Lawrence is definitely a star, a radiant figure who might have been at home in Hollywood’s golden age. She looks great in the period clothes and marcelled hair. But if she’s a star, she’s a very young star. More on that in a minute.
It takes half the movie’s running time to get a handle on Serena. Lawrence’s characterization is of a woman who’s impetuous, capricious, fragile and dangerous, but in a sly way. She’s like a shrewd royal handmaiden — until, you realize, she’s supposed to be throwing off sparks as a Depression-era Lady Macbeth. Only near the end of the movie do you think, “Oh, that’s who she is, and this is what the story is really about.”
After three films together, Lawrence and Cooper have a natural rapport. And neither one is right for their roles. They’re too lovely, like golden honey poured on stacks of golden pancakes, when what the movie needs is cane sorghum on hoe cakes, with a side shot of bourbon.
They’re not the only ones miscast. Maybe some things were lost in translation, due to a Danish director overseeing an international cast. The usually fine British actor Toby Jones, as the local sheriff, tries out a “rural American” accent so thuddingly tone-deaf, he derails the movie every time he shows up. (Cooper flirts badly, too, with a Boston accent.)
There’s also a borderline homophobic subplot about one of Pemberton’s underlings, whose repressed lust for his boss leads to sabotage. The biggest problem, though, is that Christopher Kyle’s screenplay doesn’t lay out the story clearly.
Now, back to Jennifer Lawrence. Directors and writers are so eager to tap into her talent, her life force, they continue giving her roles that aren’t right. If she’s a little too old to play Katniss Everdeen now, she’s way too young for women like Serena, or the manipulative moll she played in American Hustle, or even the cop’s widow in Silver Linings Playbook, which won her the Oscar.

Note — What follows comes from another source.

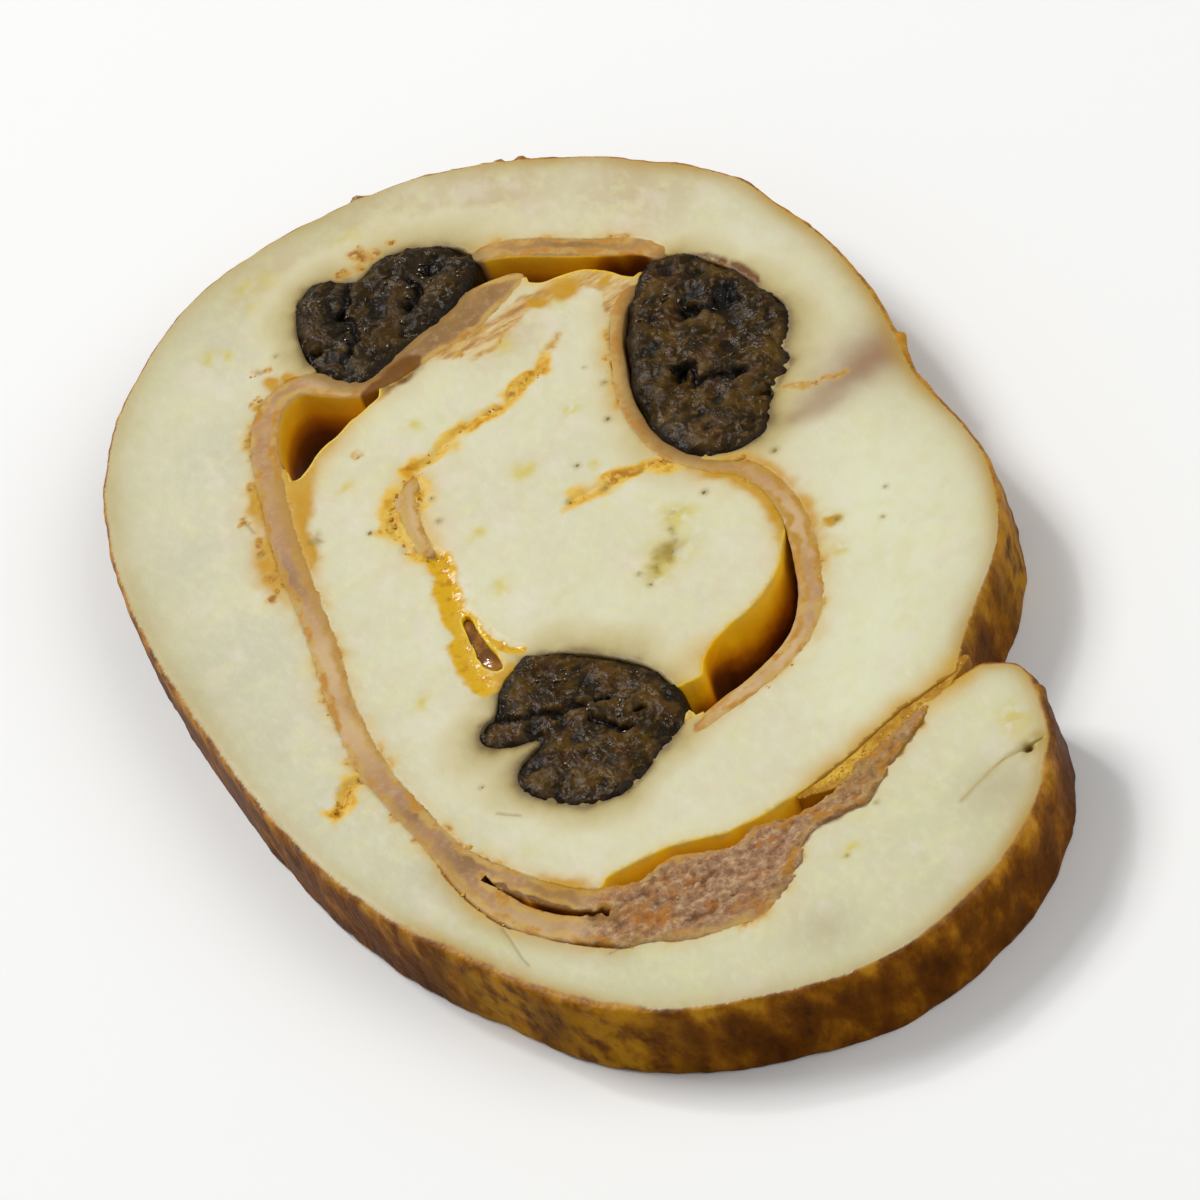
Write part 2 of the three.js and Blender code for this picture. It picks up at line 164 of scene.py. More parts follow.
# Where the face turns golden near the skin, and near a hollow.
GOLDEN_RIM = [
    [-27.4, -26.9, 5], [-26.6, -31, 5], [-25.1, -35.4, 5], [-22.5, -39.1, 5], [9.9, -52.3, 4],
    [16, -48.8, 5], [31, -12, 8], [33, 2, 10], [33.5, 14, 9], [30, 27, 9], [25, 38, 8], [17, 47, 6],
    [22, -30, 7], [24.5, -36, 7], [23, -43, 6],
]
RICH_HOLLOW = [
    [-11, 31, 4], [-14, 29, 5], [-13, 24, 3], [2, -12, 3], [18, -29.5, 4], [14, -30.5, 3.5],
    [10, -31.5, 3.5], [6, -32, 3],
]
# Where the notch's walls get painted shade.
NOTCH_SHADE = [[18, -29.5, 4], [14, -30.5, 3.5], [10, -31.5, 3.5], [6.5, -32.5, 2.5]]
# Where a hollow's walls get more painted shade.
HOLLOW_SHADE = [
    [20, 31.3, 2.8], [17.5, 33, 2], [1.5, -11.5, 2.6], [3.5, -13, 2.4], [-1.5, 39.5, 3], [2.5, 39, 3],
    [6, 38.6, 3], [-21.5, -23, 2.5], [-21, -26, 2.5], [-18.5, -29.5, 2.5], [-16, -32.2, 2.5],
]
GILT = [
    [-10.6, -3.9, 0.9], [-9.6, -3.6, 0.8], [-9.9, 40.4, 0.6], [-11.4, 41.1, 0.8], [19, -7.2, 0.7],
    [10.9, 33.4, 0.9], [-13.3, 39.2, 0.6], [-4.7, 33.4, 0.8], [13.5, 33.4, 1.5], [17.2, 33.6, 0.9],
    [16.8, 31.8, 0.6], [-1.1, -34.9, 0.8],
]
GILT_STROKE = [
    [-14.2, 30, 1.7], [-15, 28, 1.4], [-16.1, 25.6, 1.15], [-17.1, 22.6, 0.9], [-18, 19.6, 0.7],
]
CRUST = [
    [22, -44, 2], [25.8, -36, 1.6], [-27.9, -28.4, 2], [-27, -32.5, 2], [-25.8, -35.6, 2.2],
    [-23.6, -38, 2.4], [-21.8, -40.6, 2.4], [-19.3, -43.4, 2.4], [24.5, -39, 3],
]
HERB_SMEARS = [
    [9, 2.8, 0.5], [8, 1.1, 0.6], [6.9, -0.6, 1], [6.4, -1.2, 0.8], [4.9, -2.1, 0.7], [-16.3, 21.3, 0.5],
]
CRACK_HOLES = [[19.9, -41, 0.36]]
CRACK_GOLD = [[19.9, -41, 0.8], [21.2, -40.8, 0.7]]
# Beside these places both the meat and the ham are golden; skin is tanned at the others,
# and at the lobe's lower right it has painted shade.
GILDED = [[-22, 21.5, 4.5], [-20, 29, 3.5], [14.5, 2, 5], [15, -5, 4.5], [-17, -28.5, 2.5], [14, 33, 3]]
WIDE_GILT = [[-22, 21.5, 5]]
# Rust brown under the upper prune, along the right prune's far side, and at the slit in the fold.
RUST_STROKES = [
    [[-5.6, 33.6, 0.6], [-4.2, 33.8, 1], [-2.4, 34.2, 1.3], [-1, 34.6, 1.2], [-0.2, 34.8, 0.8]],
    [[23.6, 29, 0.6], [24.6, 27.7, 0.8], [25.3, 26.2, 0.9], [25.9, 24.6, 0.8], [26.4, 22.6, 0.6]],
    [[-21.2, -24, 0.2], [-20, -27, 0.3], [-18.7, -29.1, 0.35], [-17.4, -31, 0.3], [-15.8, -33, 0.25]],
]
# Golden juice has soaked into the ham along its inner edge, and lower down its outer edge.
HAM_GILT = [
    [
        [-15.9, 29.8, 0.75], [-17.5, 24.2, 0.75], [-18.9, 16.7, 0.6], [-20.3, 9.2, 0.45],
        [-21.9, 2.2, 0.4], [-22.75, -5.6, 0.4],
    ],
    [[-24.6, -5.6, 0.3], [-24.3, -13.5, 0.5], [-23.7, -19, 0.5], [-23.2, -24, 0.4]],
]
TANNED_SKIN = [[34, 4, 9], [33, 14, 8], [33.5, -6, 7], [30, -16, 6], [-20, -42, 5], [-27, -33, 5]]
# Painted shade on the skin wall at the lobe's lower right.
SHADED_SKIN = [[24, -39, 5], [26, -34, 4], [25.5, -27.5, 3]]
SKIN_REACH = 6.3              # the notch's corner lies this deep behind the slice's hull

# Patches of the ham's tones, and its rust brown spots.
HAM_PATCHES = {
    "pale": [
        [-9.4, 17.3, 5], [-20.5, -30, 2.6], [-17, -33.5, 2.2], [9, -17.5, 3.5], [4, -19.5, 3],
        [-21.8, 8, 5], [-21.8, -1, 4.5], [15.4, -5, 4], [-7.5, 38.2, 1.6], [-4, 36.8, 1.5],
        [9.4, 41.5, 1.8], [13, 18, 3],
    ],
    "tawny": [
        [6, 41, 4], [12, 40, 4], [17.5, 34, 4], [15.5, 25, 5], [14, 15, 4], [-17, -28, 2.5], [8, -33, 4],
    ],
    "brown": [
        [-1.5, 35, 3.4], [2, 35.6, 3.2], [5, 36, 4], [8.4, 37.6, 2.4], [-8, -36, 7], [2, -36, 5],
        [8, -33.5, 4], [17, 38, 4], [-21, -20, 3.6], [-17, -28, 3.4], [-22, 19, 2.8], [-22.5, -13, 2.2],
        [24, 28.5, 2],
    ],
    "mauve": [
        [8.1, 36.2, 1.4], [6.5, 36.4, 1], [10.7, 37.4, 1], [-19.5, 20, 4], [-21, -19.5, 3.5],
        [-1.5, -36.2, 2.2], [14, 40.4, 2.5], [-21.5, -12, 4],
    ],
}
RUSTY_HAM = [
    [-13, -35, 2], [-12.4, -37, 1.8], [-9.4, -34.6, 1.6], [-5.5, -41, 1.4], [0, -38.5, 1.4],
    [2.2, -19.6, 0.9], [0.7, -19.9, 0.8], [5.1, -19.2, 0.6], [7, -18.2, 0.5],
]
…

She’s never less than magnetic. But she needs some growing time and some real experience to fully embody conniving, complicated women years older than her own 24. That said, I’d watch her in just about any piece of nonsense. This is one of them.
It Follows. With Maika Monroe, Keir Gilchrist, Daniel Zovatto, Jake Weary. Written and directed by David Robert Mitchell. Rated R. 100 minutes. At metro theaters.
Serena. With Jennifer Lawrence, Bradley Cooper. Directed by Susanne Bier. 109 minutes. Rated R. At Landmark Midtown Art Cinema.